妻の判断材料に、治療のメリット・デメリットを書き出した夫
妻が乳がんになったら、夫はどうするべきか。
8年前に妻が乳がんと診断された銀行員は、医師の話を聞き、治療法のメリットとデメリットをわかりやすくまとめて妻の判断材料を作った。「会社で仕事をするように情報を分析しました。僕のやれることをまずやりました」と語る。
夫にやってほしい家事を妻からリストに書いてもらった人もいる。具体的に伝えてもらうことで、お互いにストレスをためずにすむと考えたそうだ。山内医師は「サポート事項の見える化です。言葉に出さないといけません」という。
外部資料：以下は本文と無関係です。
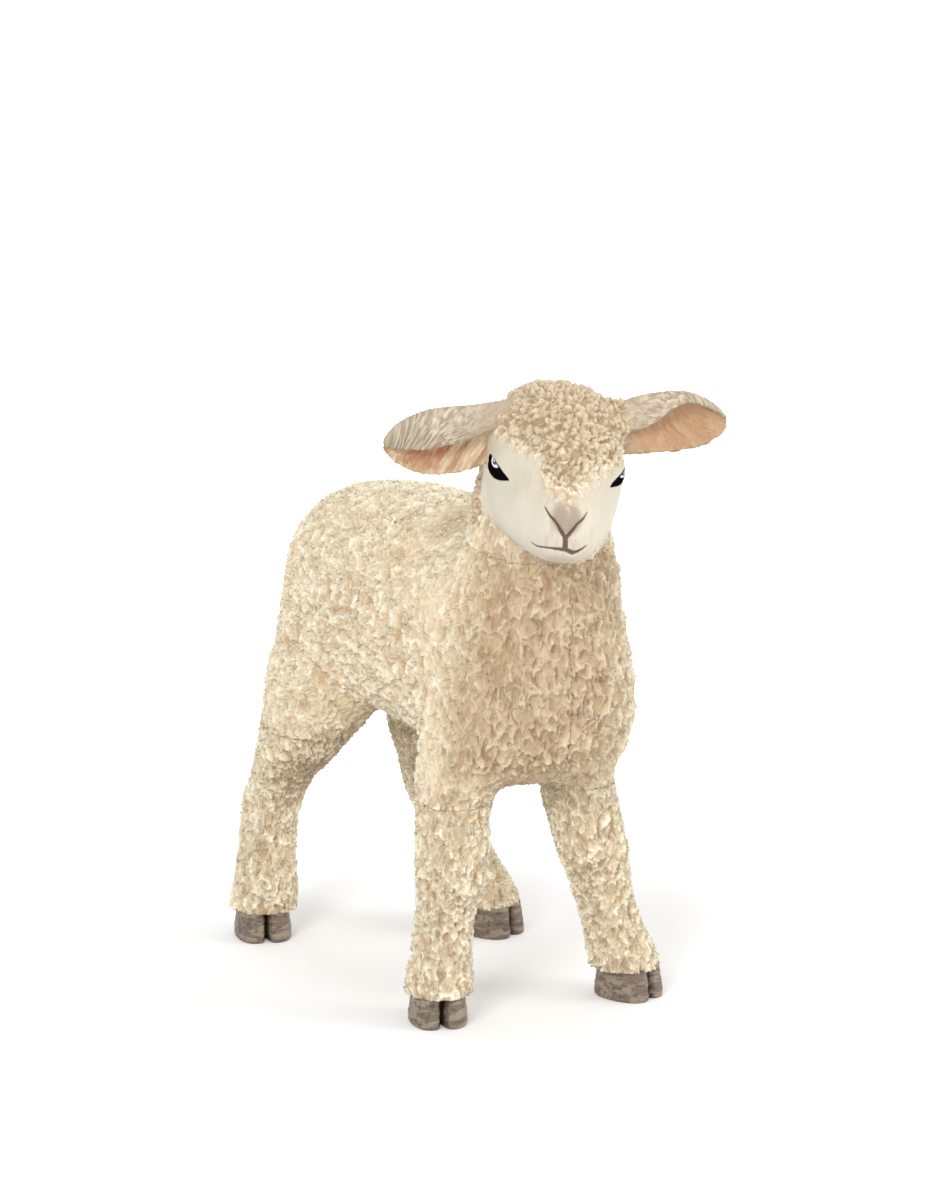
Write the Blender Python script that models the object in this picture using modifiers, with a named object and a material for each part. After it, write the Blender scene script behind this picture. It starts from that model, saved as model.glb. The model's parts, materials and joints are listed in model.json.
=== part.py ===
"""Toy lamb: a standing farm animal figure of moulded vinyl, painted by hand.

The lamb faces -Y, its left side is +X, and its hooves stand on z = 0.
Every moulding is its own object: two cored body halves that meet on the
middle plane, a head, ears, eyes, a tail, four legs and four hooves. They go
together with pegs in sockets, and a small gap is kept at every joint.
"""

import math

import bmesh
import bpy
from mathutils import Matrix, Vector
from mathutils.bvhtree import BVHTree

# Trunk
TRUNK_LENGTH = 0.0365
TRUNK_WIDTH = 0.0172
TRUNK_DEPTH = 0.0170
BELLY_HEIGHT = 0.0193

# Neck
NECK_WIDTH = 0.0100
NECK_DEPTH = 0.0092
NECK_RISE = 0.0150

# Head
HEAD_WIDTH = 0.0100
HEAD_LENGTH = 0.0150
HEAD_DEPTH = 0.0127
HEAD_HEIGHT = 0.0423
HEAD_REACH = 0.0165
HEAD_SIDESTEP = 0.00060
HEAD_TURN = math.radians(-20.0)
HEAD_ROLL = math.radians(6.0)

# Ears
EAR_LENGTH = 0.0090
EAR_WIDTH = 0.0048
EAR_THICKNESS = 0.0008
EAR_PEG_DIAMETER = 0.0014
EAR_PEG_LENGTH = 0.0020

# Eyes
EYE_LENGTH = 0.0023
EYE_WIDTH = 0.0015
EYE_BULGE = 0.00030
EYE_PLUG_DEPTH = 0.0008
EYE_GAP = 0.00020

# Legs
LEG_WIDTH = 0.0048
LEG_DEPTH = 0.0053
LEG_ROOT_HEIGHT = 0.0225
LEG_PARTING_HEIGHT = 0.0170
LEG_PEG_DIAMETER = 0.0028
LEG_PEG_LENGTH = 0.0028

# Hooves
HOOF_WIDTH = 0.0043
HOOF_LENGTH = 0.0048
HOOF_HEIGHT = 0.0023
HOOF_CLEFT = 0.00035
HOOF_PEG_DIAMETER = 0.0018
HOOF_PEG_LENGTH = 0.0016

# Tail
TAIL_LENGTH = 0.0105
TAIL_WIDTH = 0.0034
TAIL_PEG_DIAMETER = 0.0016
TAIL_PEG_LENGTH = 0.0022

# Joints between the mouldings
FIT_GAP = 0.0003
NECK_PEG_DIAMETER = 0.0044
NECK_PEG_LENGTH = 0.0045
PIN_DIAMETER = 0.0020
PIN_LENGTH = 0.0028
BODY_WALL = 0.0026

# Fineness of the faceted skin
BODY_VOXEL = 0.00092
HEAD_VOXEL = 0.00060
EAR_VOXEL = 0.00034
SKIN_SHARE = 0.42
EAR_SKIN_SHARE = 0.26
OVERRUN = 0.0005

# Rump to chest: place along the trunk, half width, underside, back
TRUNK_SHARES = (
    (0.000, 0.26, 0.32, 0.66),
    (0.045, 0.60, 0.12, 0.84),
    (0.120, 0.86, 0.05, 0.93),
    (0.260, 0.96, 0.02, 0.98),
    (0.440, 0.97, 0.00, 1.02),
    (0.620, 0.95, -0.03, 1.05),
    (0.780, 0.93, -0.07, 1.02),
    (0.890, 0.84, -0.06, 0.88),
    (0.965, 0.56, 0.02, 0.70),
    (1.000, 0.24, 0.20, 0.54),
)

# Middle of a lump, then its radii: across and upright in trunk widths and
# depths above the belly, lengthwise in trunk lengths ahead of the middle
LUMP_SHARES = (
    ((0.280, 0.31, 0.26), (0.195, 0.135, 0.38)),
    ((0.27, -0.30, 0.27), (0.21, 0.160, 0.46)),
    ((0.00, 0.33, 0.20), (0.27, 0.130, 0.30)),
)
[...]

そういう夫にNHKが妻から手紙を書いてもらったところ、「共有して生きることが闘病に役立った」「あなたの親切は私のお守りです」といった言葉がある一方で、「告知したばかりの時は一緒に闘おうと涙してくれたのに、このごろはたまに優しい言葉をかけてもらいたい」というものもあった。その夫は「気のゆるみを指摘され、反省しました」。
では、独身の女性はどうしたらいいのか。
友達には言えないと悩む人もいる。がん診療連携拠点病院など全国400を超す施設に相談支援センターがある。ステージ1でも無料で相談できる。「診断されたときから相談できるので、ぜひ」と山内医師は薦める。
もちろん、それ以前に必要なのはがん検診だ。検診自体を怖がって受けない人が今も多い。山内医師は「私も受けてきました。もしがんと診断されても、輝いて生きている人はいっぱいいます」と語る。
シリコーンの挿入や自分の脂肪を移植する乳房再生の技術も確立され、今は保険も適用される。患者により治療法を選べる時代がきている。「選びながら自分らしく生きることの大切さを感じました」という、取材した鎌倉千秋アナの感想が現状を示している。
乳房再生の悩みにも「サポートする動きが広がっています」と山内医師は話す。